Semicolons are pesky things. When I taught Freshman Composition, I required students to use the semicolon in at least once in their first essay; they found it difficult because they had never mastered the rules for using it.
Are there rules? For high school and college students, there are conventions, but for writers, we punctuate for effect, clarity, emphasis, style or voice. We follow conventions when it works and break conventions–blithely, courageously, heroically–when we need to.
Still, there are uses and abuses of semicolons.
Uses of Semicolons
The first and foremost use of a semicolon is to connect two related thoughts.
I went to the store; I bought watermelon.
The semicolon forces the reader to make a pause, shorter than you would with a period, but longer than you would for a comma; however, the pause isn’t as abrupt as for a dash. The semicolon pause creates that relationship, close, but not too close, not too abrupt.
A colon is similar, but specifies a specific relationship. The first half gives a general statement, while the second amplifies that in some way.
The dress was awful: wrong color, baggy fit and too long.
The dress was awful: my sister could have worn it, but it was too big for me.
Back to the semicolon, the very pause itself is a reason to use a semicolon. Arthur Plotnik, in Spunk and Bite, says, “With a semicolon, there is a split-second of tease. . Semicolons inject expectation into sentences, and in literature expectancy is a good thing; it creates subliminal tension followed by release: the quiet ‘ah’ of art.” (p. 174)
If you take the sentence, “Nice haircut,” the delivery of that sentence can drastically change the meaning. You can read it with sarcasm, with enthusiasm, with scorn, with delight. Mark Twain once said that the way a person reads your work should not be up to them; on the page should be enough information that they MUST read it the way you intended.

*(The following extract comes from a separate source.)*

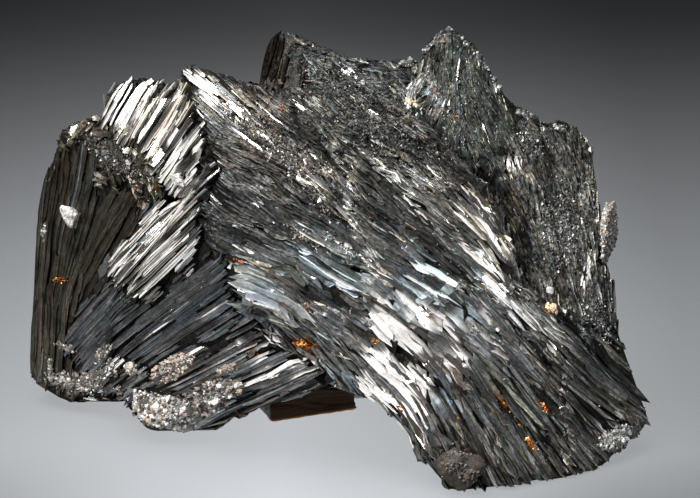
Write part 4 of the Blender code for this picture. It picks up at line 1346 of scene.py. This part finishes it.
def grain_shape(around):
    """A chunky grain: a pole, two rings of corners half a step apart, and a pole."""
    k = np.arange(around)
    after = (k + 1) % around
    level, reach, step = 1 / math.sqrt(5), 2 / math.sqrt(5), 2 * math.pi / around
    rings = [np.stack([reach * np.cos(turn), reach * np.sin(turn), 0 * k + height], 1)
             for turn, height in ((step * k, level), (step * (k + 0.5), -level))]
    corners = np.concatenate([[(0, 0, 1)], *rings, [(0, 0, -1)]])
    upper, lower, pole = 1, 1 + around, 1 + 2 * around
    faces = [np.stack([0 * k, upper + k, upper + after], 1),
             np.stack([upper + k, lower + k, upper + after], 1),
             np.stack([upper + after, lower + k, lower + after], 1),
             np.stack([0 * k + pole, lower + after, lower + k], 1)]
    return corners, np.concatenate(faces)


def grain_piece(name, places, normals, radius, colours, material):
    """Grains in one mesh, half sunk: the grain shape, each corner drawn in or out by chance,
    stretched along random axes and turned to its place's normal."""
    count = len(places)
    corners, faces = grain_shape(3 + (radius >= SMALL_GRAIN) + (radius >= LARGE_GRAIN))
    corners = corners * RANDOM.uniform(*CORNER_REACH, (count, len(corners), 1))
    size = radius * MM * RANDOM.lognormal(0, SIZE_SPREAD, (count, 1))
    half = size * RANDOM.uniform(*GRAIN_STRETCH, (count, 3))
    side = unit(np.cross(normals, unit(RANDOM.normal(0, 1, (count, 3)))))
    axes = np.stack([side, np.cross(normals, side), normals], 1)
    points = places[:, None] + normals[:, None] * (size * GRAIN_PROUD)[:, None] \
        + np.einsum("nki,nij->nkj", corners * half[:, None], axes)
    points[..., 2] = np.maximum(points[..., 2], 0.0)
    triangles = faces[None] + (np.arange(count) * corners.shape[1])[:, None, None]
    mesh = make_mesh(name, points.reshape(-1, 3), triangles.reshape(-1, 3))
    tint = np.array(colours)[RANDOM.integers(0, len(colours), count)]
    tint = tint[:, None] * RANDOM.uniform(*FACE_SHADE, (count, len(faces), 1))
    rgba = np.ones((count, len(faces), 3, 4), np.float32)
    rgba[..., :3] = np.clip(tint, LEAST_TINT, MOST_GRAIN_TINT)[:, :, None]
    make_piece(name, mesh, material, rgba)


def scatter(field, tree, normals):
    """Random points of a field's places, dropped along the sight lines onto the ground.

    A place draws points by its length * breadth * weight. They lie in an ellipse round it."""
    spread = np.array(field["places"], float)
    share = spread[:, 2] * spread[:, 3] * spread[:, 5]
    number = field["number"]
    pick = RANDOM.choice(len(spread), number, p=share / share.sum())
    reach = np.sqrt(RANDOM.random(number)) * RANDOM.uniform(1 - field["soft"], 1, number)
    turn = RANDOM.uniform(0, 2 * math.pi, number)
    along = reach * np.cos(turn) * spread[pick, 2]
    across = reach * np.sin(turn) * spread[pick, 3]
    angle = np.radians(spread[pick, 4])
    x = spread[pick, 0] + along * np.cos(angle) + across * np.sin(angle)
    y = spread[pick, 1] - along * np.sin(angle) + across * np.cos(angle)
    hits = []
    for at in zip(x, y):
        place, _, index, _ = tree.ray_cast(*pixel_ray(*at))
        if place is not None:
            hits.append((*place, index))
    hits = np.array(hits)
    return hits[:, :3], normals[hits[:, 3].astype(int)]


def strew_grains(stones):
    """Grains of each field, on the guide surface, the crust and the seated minerals."""
    crust, crust_normal, crust_area = triangles_of(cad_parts["foot_crust"])
    ground = [(GUIDE, GUIDE_NORMAL)] + [triangles_of(obj)[:2] for obj in stones]
    ground.append((crust, crust_normal))
    normals = np.concatenate([normal for _, normal in ground])
    tree = tree_of(np.concatenate([triangles for triangles, _ in ground]))
    sugary = grain_finish("sugary_grains", 0.0, 0.3)
    steely = grain_finish("steely_grains", 1.0, 0.55)
    matte = grain_finish("matte_grains", 0.0, 0.75)
    finish = {"arsenopyrite": steely, "siderite": steely, "rock": matte}
    for name, field in GRAIN_FIELDS.items():
        places, facing = scatter(field, tree, normals)
        grain_piece(name, places, facing, field["radius"], field["colours"],
                    finish.get(field["slot"], sugary))
    places, pick = sow(crust, crust_area, CRUST_GRAINS)
    nearest, index = drop(places)
    outside = ((places - nearest) * GUIDE_NORMAL[index]).sum(1) > -CRUST_COVERED
    grain_piece("foot_crust_grains", places[outside], crust_normal[pick][outside], CRUST_RADIUS,
                (WHITE, GREY, BEIGE, GREY, UMBER, GREY, SHADE), sugary)


grow_laths()
STONE_FINISH = {
    "siderite_block": (brown_siderite(), "siderite"),
    "rock_lump": (mineral("brown_rock", 900.0, (0.010, 0.008, 0.006), (0.06, 0.046, 0.032), 0.75,
                          relief=0.6 * MM), "rock"),
    "edge_flake": (mineral("pearly_flake", 1100.0, (0.05, 0.048, 0.042), (0.36, 0.34, 0.30), 0.4,
                           grain=(1, 1, 0.4)), "mica"),
}
WHITE_QUARTZ = mineral("white_quartz", 1200.0, (0.22, 0.21, 0.21), (0.75, 0.73, 0.72), 0.3,
                       relief=0.5 * MM)
strew_grains([stone(name, form, *STONE_FINISH.get(name, (WHITE_QUARTZ, "quartz")))
              for name, form in STONES.items()])
# The mass shows only in the gaps between laths; its near-black colour is painted shade for them.
repaint(MASS, mineral("core_painted_shade", 900.0, (0.006, 0.006, 0.006), (0.035, 0.033, 0.03), 0.45,
                      metallic=0.9, relief=0.4 * MM))
repaint(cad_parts["foot_crust"],
        mineral("crust_ground", 1100.0, (0.04, 0.035, 0.03), (0.42, 0.38, 0.34), 0.6,
                relief=0.5 * MM))

# ---------------- floor and light

# Where the floor's painted shade begins and ends, in metres: near and far along Y, the others aside
# from its middle line.
FLOOR_HALF = 4.0
FLOOR_NEAR = -0.05
FLOOR_FAR = 0.24
FLOOR_SIDE = 0.065
FLOOR_NEAR_COLOUR = (0.83, 0.83, 0.84, 1)
FLOOR_FAR_PAINTED_SHADE = (0.05, 0.05, 0.051, 1)
MIDDLE_SHIFT = 0.008
MIDDLE_LEVEL, SIDE_LEVEL = 0.15, 0.083
CORNER_NEAR, CORNER_FAR = -0.038, -0.01
CORNER_INNER, CORNER_OUTER = 0.02, 0.05
CORNER_PAINTED_SHADE = 0.42
LIGHT_TARGET = Vector((0, 0, 0.028))
KEY_DISTANCE = 0.9
OVERHEAD = dict(place=(-0.2, -0.12, 1.0), size=1.0, colour=(0.93, 0.97, 1.0))
OVERHEAD_POWER = 11.0
FLOOR_WASH = 6.0
SKY = (0.5, 0.52, 0.55, 1)
SKY_STRENGTH = 0.12


def stage_material():
    """Floor with painted shade: pale in front and grey behind, darker to the sides and near corners,
    as light falling off would leave it.
    """
    material, tree, shader = new_material("floor_painted_falloff")
    place = add(tree, "ShaderNodeTexCoord")
    split = add(tree, "ShaderNodeSeparateXYZ")
    tree.links.new(place.outputs["Object"], split.inputs["Vector"])
    depth = add(tree, "ShaderNodeMapRange", interpolation_type="SMOOTHSTEP")
    depth.inputs["From Min"].default_value = FLOOR_NEAR
    depth.inputs["From Max"].default_value = FLOOR_FAR
    tree.links.new(split.outputs["Y"], depth.inputs["Value"])
    ramp = add(tree, "ShaderNodeValToRGB")
    ramp.color_ramp.elements[0].color = FLOOR_NEAR_COLOUR
    ramp.color_ramp.elements[1].color = FLOOR_FAR_PAINTED_SHADE
    tree.links.new(depth.outputs["Result"], ramp.inputs["Fac"])
    # Painted shade towards the sides and the near corners.
    aside = combine(tree, "ADD", split.outputs["X"], MIDDLE_SHIFT)
    aside = combine(tree, "ABSOLUTE", aside, 0.0)
    near = span(tree, split.outputs["Y"], CORNER_FAR, CORNER_NEAR, 0.0, 1.0)
    outer = span(tree, aside, CORNER_INNER, CORNER_OUTER, 0.0, CORNER_PAINTED_SHADE)
    corner = combine(tree, "MULTIPLY", near, outer)
    level = combine(tree, "MULTIPLY", span(tree, aside, 0.0, FLOOR_SIDE, MIDDLE_LEVEL, SIDE_LEVEL),
                    combine(tree, "SUBTRACT", 1.0, corner))
    paler = scaled(tree, ramp.outputs["Color"], level)
    tree.links.new(paler, shader.inputs["Base Color"])
    shader.inputs["Roughness"].default_value = 0.9
    shader.inputs["Specular IOR Level"].default_value = 0.0
    return material


def make_floor():
    """A broad level floor under the specimen."""
    mesh = bpy.data.meshes.new("floor")
    corners = [(x * FLOOR_HALF, y * FLOOR_HALF, 0) for x, y in ((-1, -1), (1, -1), (1, 1), (-1, 1))]
    mesh.from_pydata(corners, [], [(0, 1, 2, 3)])
    mesh.materials.append(stage_material())
    floor = bpy.data.objects.new("floor", mesh)
    bpy.context.scene.collection.objects.link(floor)
    floor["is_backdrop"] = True
    return floor


def area_light(name, place, size, power, colour, receivers=None):
    """A round light aimed at the specimen, for the objects of a collection where it has one."""
    data = bpy.data.lights.new(name, "AREA")
    data.shape = "DISK"
    data.size = size
    data.energy = power
    data.color = colour
    light = bpy.data.objects.new(name, data)
    light.location = place
    bpy.context.scene.collection.objects.link(light)
    aim(light, LIGHT_TARGET)
    light.light_linking.receiver_collection = receivers
    return light


def collected(name, objects):
    """A collection of objects."""
    collection = bpy.data.collections.new(name)
    for obj in objects:
        collection.objects.link(obj)
    return collection


def make_lights(floor):
    """A key light for the specimen, a broad one overhead, a wash for the floor and a faint sky."""
    area_light("key", KEY_LIGHT.normalized() * KEY_DISTANCE, size=0.26, power=14.5,
               colour=(1.0, 0.965, 0.92), receivers=collected("specimen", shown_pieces()))
    area_light("softbox", power=OVERHEAD_POWER, **OVERHEAD)
    stage = collected("stage", [floor])
    wash = area_light("floor_wash", power=OVERHEAD_POWER * FLOOR_WASH, receivers=stage, **OVERHEAD)
    wash.light_linking.blocker_collection = stage
    area_light("side", (0.7, -0.35, 0.3), size=0.25, power=0.8, colour=(0.9, 0.95, 1.0))
    world = bpy.data.worlds.new("studio")
    bpy.context.scene.world = world
    world.use_nodes = True
    background = world.node_tree.nodes["Background"]
    background.inputs["Color"].default_value = SKY
    background.inputs["Strength"].default_value = SKY_STRENGTH
    bpy.context.scene.view_settings.view_transform = "Standard"


make_lights(make_floor())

One of the tools we have to accomplish that is punctuation, which forces readers to pause here and there for varying lengths of time and thus create implied relationships. The semicolon is useful when you have two related ideas which have equal weight, one isn’t subordinate to the other. Further, for some reason, you don’t want to use a coordinating conjunction to connect the thoughts. (In rhetoric, this is called parataxis; hypotaxis concerns ideas where one is subordinated to another demanding a different punctuation.)
Both sides of the semicolon must be complete sentences. Remember the definition of a complete sentence: a subject-verb combination that makes a complete statement. What precedes and what follows the semicolon must be capable of standing alone.
These are fragments:
The reason for the loss in yardage being
the broken shoe-string on the left guard’s shoe.
These are common semicolon errors because these are not complete sentences:
For example; . . . .
Because the snow was deep and the temperature below zero; . . . .
The work having been finished by five o’clock; . . .
When to use semicolons
Use semicolons when you need to combine ideas into a single, more powerful sentence that conveys the information you’ve previously expressed in two or three or four sentences. During revision you should look for paragraphs with too many short sentences with parallel ideas.
Caesar, try on this toga; it seems to be your size.
E.T, don’t phone home; it’s too expensive.
Singapore has 11,910 people per square mile; Mongolia has only three.
Be content with your lot; one cannot be first in everything.
It’s not going to be one big party; it’s not going to be fireworks and cakes.
Forget defensive driving; practice paranoid driving.
Use of conjunctive adverbs (connectors) such as however, hence, therefore, thus, then, moreover, nevertheless, likewise, consequently, accordingly. The use of a comma after the connector is optional.
Subject Verb; however, Subject Verb.
This gadget won’t work; therefore there is no sense in buying it.
Use a coordinating conjunction (also a connector) such as and, or, for, but, nor, yet, or so.
Subject Verb; Subject Verb, and Subject Verb.
Subject Verb, but Subject Verb; Subject Verb
It was snowing outside, and in the building Harold felt safe; he dreaded leaving his shelter for the long dangerous trip home.
It was radical; it was daring, but mostly it was cheap.
Connect more than two independent clauses.
Subject Verb; Subject Verb; Subject Verb.
North bid one club; East passed; South bid one spade; West doubled.
Touch not; taste not; handle not.
Plotnik also suggests that semicolons can be used to effect, for example, when a lawyer pauses dramatically after each item in a list of his client’s afflictions. Each pause, Plotnik says, creates a “sympathy” pause.
“[He suffered]. . . headaches; vertigo; nausea; hypertension; scalp tenderness; insomnia; mood dysphoria; photosensitivity; and phonophobia.) ( — John Cassidy, “The Misery Broker,” The New Yorker)
So, while the Punctuation Police may say that there are strictly regulated uses for semicolons, don’t hesitate to use them for effect. The main reason to learn punctuation is to have control over your language, so be able to say what you mean; and, it’s important to put what you mean onto the page, so the reader has no choice, but to read it your way.